The degradation curve, after the elimination of outliers, is illustrated in Figure 8.

4.2. Modelling

The random effect primarily accounts for the random fluctuations observed in the degradation data around the degradation curve, denoted by ${\epsilon }_t=z\left(t\right)-y\left(t\right)$. The data resulting from this effect are presented in

Table 4. Vertical distance calculation results.

Use Time (Days)	${\mathit{\epsilon }}_{\mathit{t}}$	Use Time (Days)	${\mathit{\epsilon }}_{\mathit{t}}$
0	−0.0446	64	−0.2187
4	0.1558	68	−0.0783
8	−0.5139	72	−0.2679
12	0.1665	76	0.3625
16	/	80	0.0228
20	0.3273	84	−0.4468
24	/	88	0.0736
28	−0.2720	92	−0.6361
32	0.1684	96	−0.4157
36	−0.4113	100	0.2447
40	/	104	/
44	−0.0605	108	0.5854
48	−0.0601	112	0.1558
52	−0.0798	116	0.2362
56	0.6306	120	−0.1435
60	−0.3190

.

The data presented in Table 3 are used as random variables to construct Weibull, extreme value, and normal distributions, and the volumetric efficiency is obtained according to ${\epsilon }_t$. The results are presented in Figure 9.

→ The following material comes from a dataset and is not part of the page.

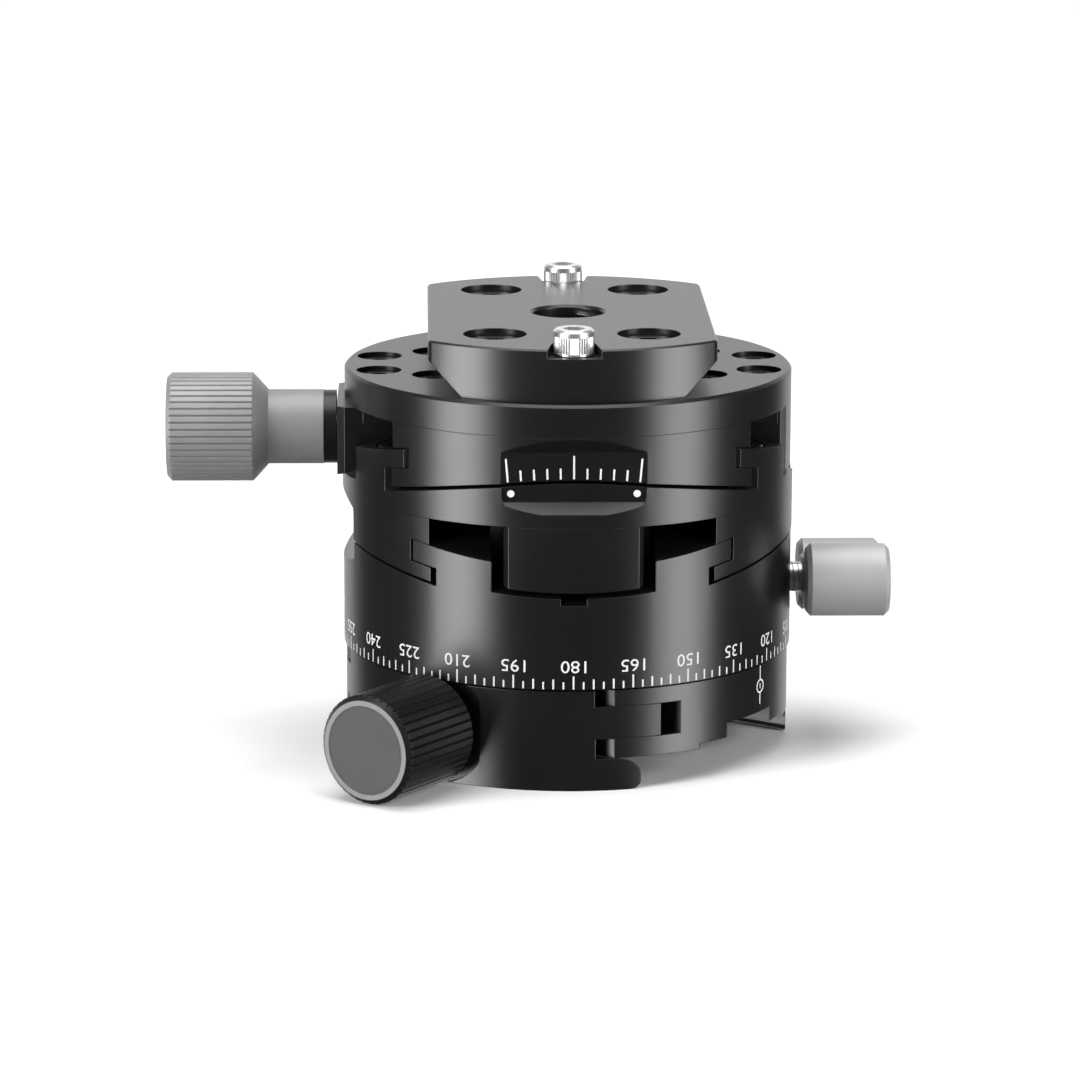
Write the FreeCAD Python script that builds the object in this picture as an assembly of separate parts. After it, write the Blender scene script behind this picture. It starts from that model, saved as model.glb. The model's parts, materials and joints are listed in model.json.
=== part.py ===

The K-S test results are shown in

Table 5. K-S test results.

	Weibull	Extreme Value	Lognormal
h	0	0	0
p	0.80416	0.7971	0.96173

. The h values of the three models are 0, indicating that they are in line with the data. The p value of the lognormal distribution model in the three models is closer to 1, indicating a higher consistency. Therefore, the most consistent probability distribution model is the lognormal distribution.

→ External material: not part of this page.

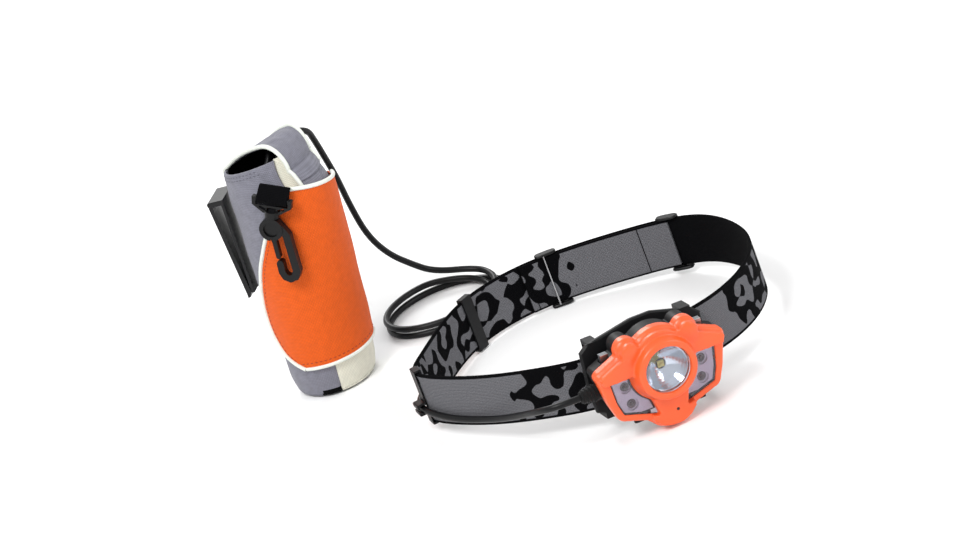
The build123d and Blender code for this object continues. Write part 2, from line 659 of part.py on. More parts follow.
# ---- swivel hook on the flap --------------------------------------------------------------
def hook_plane():
    """Frame of the hook: X across the flap, Y up it, Z out of its face."""
    face = Vector(*pouch_point(HOOK_ANGLE, HOOK_TOP, FLAP_GAP + FLAP_THICK, flap_half))
    left = Vector(*pouch_point(HOOK_ANGLE - 1, HOOK_TOP, 0, flap_half))
    right = Vector(*pouch_point(HOOK_ANGLE + 1, HOOK_TOP, 0, flap_half))
    across = (right - left).normalized()
    low = Vector(*pouch_point(HOOK_ANGLE, HOOK_TOP - 50, FLAP_GAP + FLAP_THICK, flap_half))
    out = across.cross(face - low).normalized()
    across = across.rotate(Axis((0, 0, 0), out), HOOK_LEAN)
    return Plane(origin=face + out * HOOK_STAND, x_dir=across, z_dir=out)


def in_hook(shape):
    return hook_plane().location * shape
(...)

The probability distribution curve is shifted along the direction of the fitting curve until the area above the failure reference line corresponds to a given probability of 90%. At this point, the probability distribution curve stops moving, and the corresponding abscissa on the curve is 236.0443 days, as shown in Figure 10. Therefore, the piston pump can be used for at least 116 days with a reliability probability of 90%.

The trend of the RUL with the change of reliability probability can be obtained from the diagram, which fully demonstrates the intuition of the proposed method and the accuracy of relying on probability and statistics theory. As the amount of monitoring data continues to increase, the prediction accuracy also improves.

4.3. Results and Analysis

As the hydraulic pump life test has a long duration, it may not reach the failure state during the test, making it difficult to verify the accuracy of the prediction results. To address the challenge of obtaining long-term and complete prior sample data, this study proposes a method of changing the failure reference value to verify the accuracy of the proposed method.

Using the available 120 day test data as a basis, the failure reference value is set as the volumetric efficiency observed on the 120th day, at which point the hydraulic pump is considered to have failed. Five observation points are selected at the 20th, 40th, 60th, 80th, and 100th days. The proposed method is used to predict the RUL at each of these observation points, and the accuracy of the method is verified by comparing the deviation between the predicted results and the actual results.

The deviation between the predicted RUL and the actual value is denoted as $E$, and the calculation formula for the deviation is given by Equation (11).

$$E=\frac{\left|R_0-R\right|}{R_0}\times 100\%$$

(11)

where $R_0$ is actual RUL, $R$ is predicted RUL.

Figure 11 presents the difference and deviation between the predicted and actual RUL.

Figure 11 shows that compared to some RUL prediction methods, the initial prediction accuracy of the proposed method is not superior at the beginning of observation under the training condition of limited data. However, as the observation time increases, the prediction error of the proposed method shows a monotonically decreasing trend. The prediction fluctuation gradually decreases when the reliability is set to 90%, with a deviation within 15%. When the set reliability is 85%, the remaining life is predicted again using the same comparison method as above, and the deviation is still within 15%.

Based on the comparative analysis presented above, it can be inferred that the method proposed in this paper achieves high prediction accuracy and low computational complexity while using only limited degradation data. This method enables accurate online prediction of hydraulic pumps.

5. Conclusions

In this study, we propose a method for predicting the RUL of hydraulic pumps based on limited degradation data, which enables accurate online prediction of hydraulic pumps that have long service lives, are difficult to shut down, and have no failure data. The main conclusions of this study are as follows:

(1)

The RUL method proposed in this study constructs a degradation trajectory model using volumetric efficiency as the performance degradation indicator. The method achieves a prediction accuracy of over 85% while only using limited degradation data. Compared with traditional AdaBoost, Random Forest, and FCM-HSMM, the prediction error of the proposed method shows a monotonically decreasing trend, and the prediction fluctuation gradually decreases. Additionally, the computational complexity is low, ensuring both the accuracy and real-time performance of the prediction.

(2)

This study proposes an evaluation method for curve fitting and probability distribution models for unknown degradation models. The method selects the best degradation curve and probability distribution model, effectively revealing the degradation law of hydraulic pumps and quantifying the uncertainty of random effect.

(3)

This study proposes a verification method based on changing failure threshold, which enables the test verification of hydraulic pumps with long service lives and no failure data by assuming a failure threshold.